## What you need to do
Look through the records below and give the number of lines holding the string "joints", nothing more.

+++ Given data +++

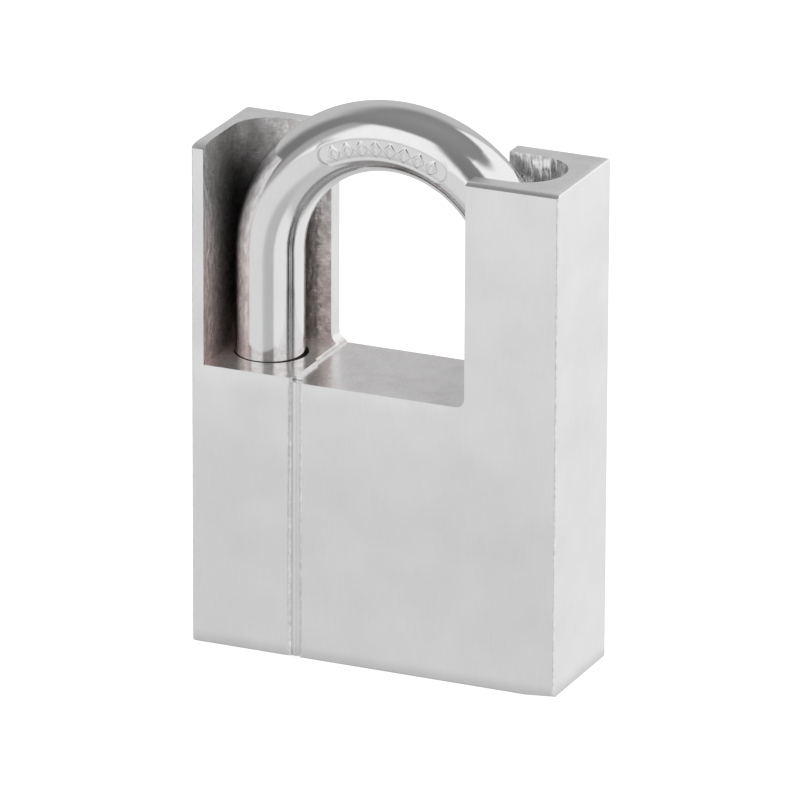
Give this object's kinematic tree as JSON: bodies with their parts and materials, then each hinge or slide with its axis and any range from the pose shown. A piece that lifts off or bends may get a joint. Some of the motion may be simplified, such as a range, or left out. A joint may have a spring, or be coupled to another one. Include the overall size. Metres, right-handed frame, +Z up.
{
  "type": "padlock",
  "caption": "Closed-shackle padlock: plated steel block with shoulders guarding a chromed shackle, ball locking and a brass pin-tumbler cylinder underneath.",
  "frame": {"origin": "centre of the underside of the block", "axes": "+Z up along the shackle's lift, +X to the heel (guarded) side seen from the front, +Y to the back face"},
  "size_m": [0.06, 0.02, 0.0874],
  "materials": {
    "body_plate": "satin nickel plate, fine upright brushing",
    "shackle_chrome": "mirror chrome plate",
    "spring_steel": "bright drawn wire",
    "hard_steel": "ground hardened steel",
    "cylinder_brass": "turned brass",
    "plug_brass": "turned and broached brass"
  },
  "bodies": {
    "lock_body": {"body_block": "body_plate", "seam_strip": "body_plate", "ball_bore_plug": "body_plate", "shackle_spring": "spring_steel", "retaining_pin": "hard_steel", "cylinder_housing": "cylinder_brass", "pin_chamber_cover": "cylinder_brass", "driver_pin_1": "hard_steel", "driver_pin_2": "hard_steel", "driver_pin_3": "hard_steel", "driver_pin_4": "hard_steel", "driver_pin_5": "hard_steel", "pin_spring_1": "spring_steel", "pin_spring_2": "spring_steel", "pin_spring_3": "spring_steel", "pin_spring_4": "spring_steel", "pin_spring_5": "spring_steel"},
    "shackle": {"shackle": "shackle_chrome"},
    "plug": {"plug": "plug_brass", "plug_clip": "spring_steel", "locking_cam": "hard_steel", "key_pin_1": "plug_brass", "key_pin_2": "plug_brass", "key_pin_3": "plug_brass", "key_pin_4": "plug_brass", "key_pin_5": "plug_brass"},
    "toe_ball": {"toe_ball": "hard_steel"},
    "heel_ball": {"heel_ball": "hard_steel"}
  },
  "joints": [
    {"name": "shackle_lift", "type": "slide", "parent": "lock_body", "child": "shackle", "axis": [0, 0, 1], "range_m": [0, 0.017], "deforming": ["shackle_spring"]},
    {"name": "plug_turn", "type": "hinge", "parent": "lock_body", "child": "plug", "pos_m": [-0.0008, 0, 0], "axis": [0, 0, -1], "range_deg": [0, 90]},
    {"name": "toe_ball_slide", "type": "slide", "parent": "lock_body", "child": "toe_ball", "axis": [-1, 0, 0], "range_m": [0, 0.0023]},
    {"name": "heel_ball_slide", "type": "slide", "parent": "lock_body", "child": "heel_ball", "axis": [1, 0, 0], "range_m": [0, 0.0023]}
  ],
  "couplings": [
    {"joint": "toe_ball_slide", "follows": "plug_turn", "m_per_rad": 0.001464},
    {"joint": "heel_ball_slide", "follows": "plug_turn", "m_per_rad": 0.001464}
  ]
}
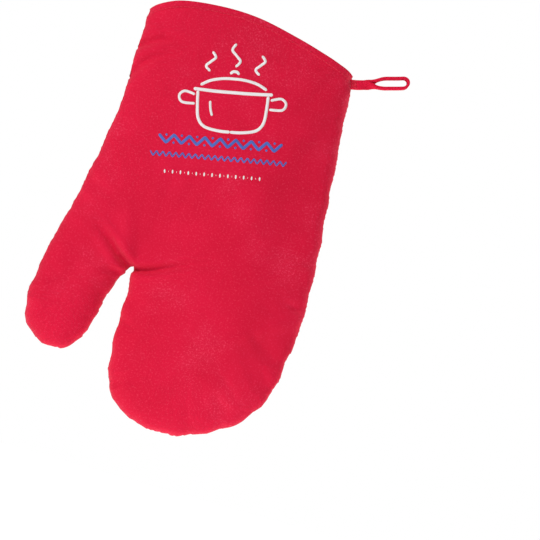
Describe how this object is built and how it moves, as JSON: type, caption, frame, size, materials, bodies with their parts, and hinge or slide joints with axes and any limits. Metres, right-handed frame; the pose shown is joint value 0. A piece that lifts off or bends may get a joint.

+++

## Result for this exercise
2